Tuesday, March 17, 2015

#73 Karensui, Ryoan-ji

http://www.americanpoems.com/poets/john-berryman/3606

 “Karensui” (karensansui) is the art of Japanese rock gardens, usually featuring large, carefully placed rocks surrounded by a carefully raked, smooth sweep of sand or small pebbles. Ryoan-ji is a temple in Kyoto, Japan, with one of the finest karensansui gardens in all of Japan. B. visited Japan in 1957, and he wrote the poem about a year and a half later. It was one of the most important Dream Songs to him because the karensansui became his model for the collected Dream Songs. The idea of the rock garden is that because it never looks the same from any two angles, one can never actually “see” it directly. Its shape and structure can only ever be put together in the imagination, though this takes repeated viewing from different angles and deliberate contemplation.

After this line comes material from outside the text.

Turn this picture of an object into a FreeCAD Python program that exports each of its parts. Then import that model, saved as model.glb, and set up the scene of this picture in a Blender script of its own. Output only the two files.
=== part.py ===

So it’s a good time, maybe, to back away from this one poem and reflect on what themes have arisen so far in The Dream Songs as I’ve watched it come into shape from different angles. To wit: fear of nuclear war, geezer lust and a frank invocation of sex and sexuality, self-effacement and diminishment, criticism of political power structures, the complications of fame and artistic recognition, identification of the poet’s self with the repressed and victimized condition of African Americans, shame and embarrassment, alcohol dependence and abuse, a broader existential despair at the state of the world, and of course, overlying and triggering everything else, the ongoing effect of a serious, persistent psychological wound caused by the suicide of the poet’s father when he was a boy. This is most often sad and melancholy, but it can turn to anger or compassion at times as well.

Uncomfortable, disquieting stuff. The poems are also marked by a puzzling obscurity (at times), a remarkable verbal compression that can communicate through allusion, through silences, and the fragmentation of which also communicates in unexpected ways. The poems can be quite funny, but they sometimes shade toward the self-absorbed and self-indulgent.

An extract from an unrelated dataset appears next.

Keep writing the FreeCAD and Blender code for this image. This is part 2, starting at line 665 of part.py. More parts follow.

The other thing that comes through for me is the unshakable artistic confidence, or what may actually be a simple devil-may-care rejection of worrying about what anybody thinks. Perhaps these two things have to work together. Think of the kid in school who knows damn well he’s ten times smarter than the blockheads who pick on him, but he’s been bullied so relentlessly he gave up long ago on trying to be cool. He wears what he wants, reads what he wants, has no friends, lives in fear, and bides his time for the day he knows is coming when the blockheads who torment him will sell used cars or industrial flooring and live for college football games on the weekend, and he’ll have made millions before he’s thirty. That’s sort of how I picture him, with the added quality, of course, of an intimate look under his hat because he’s a poet and not something else. He makes mistakes all the time. So what? He moves on immediately and makes more, and it’s all kind of a brilliant mess. Which is the opposite of the careful, raked perfection of the karensansui dry garden, I suppose.

Actually, I don’t see that a karensansui ethic is at work in this long poem at all. I’m much more inclined to see The Dream Songs as a linguistic/poetic equivalent of the great jazz record album covers of Jim Flora: http://www.jimflora.com/gallery/recordcovers.html and the equally great paintings Flora did a bit later, during the same years B. was writing The Dream Songs: http://www.jimfloraart.com/gallery.html. I’ve always understood how B. works in the mode of mid-century modern illustration—the strange palette, the fragmentation, the dark surreal cartoonish whimsy, the odd but characteristic shapes—but when I remembered Jim Flora’s work awhile back, the association for me became solid. He has the same kind of quirky energy, analogous combinations of shapes and colors.

Flora has a woodcut print, called “Railroad Town”, which maybe best captures the overall sense of The Dream Songs as a whole. http://www.jimflora.com/fineartprints/railroadtown.html. While the print is only 11” x 22”, it is conceived on a grand scale, as if you had 50 of Flora’s album covers competing for attention over the same ground. The effect up close is a visual madness, but from a distance, it all takes on a kind of uniformity and it becomes calmer: Instead of the up-close cacophony of horns blaring, tires screeching, women screaming, men fighting and grunting, kids banging on pots, from a distance it resolves into a gently sparking buzz. Now take 50 of “Railroad Town”, each unique, variations on the same theme, and juxtapose them next to each other and back off further: The activity is like the jumble of random pebbles and sand grains: Zoom in up close, chaos; back off far enough and you can rake it all smooth. If The Dream Songs have any affinity with karensansui, you begin to feel it from this distance.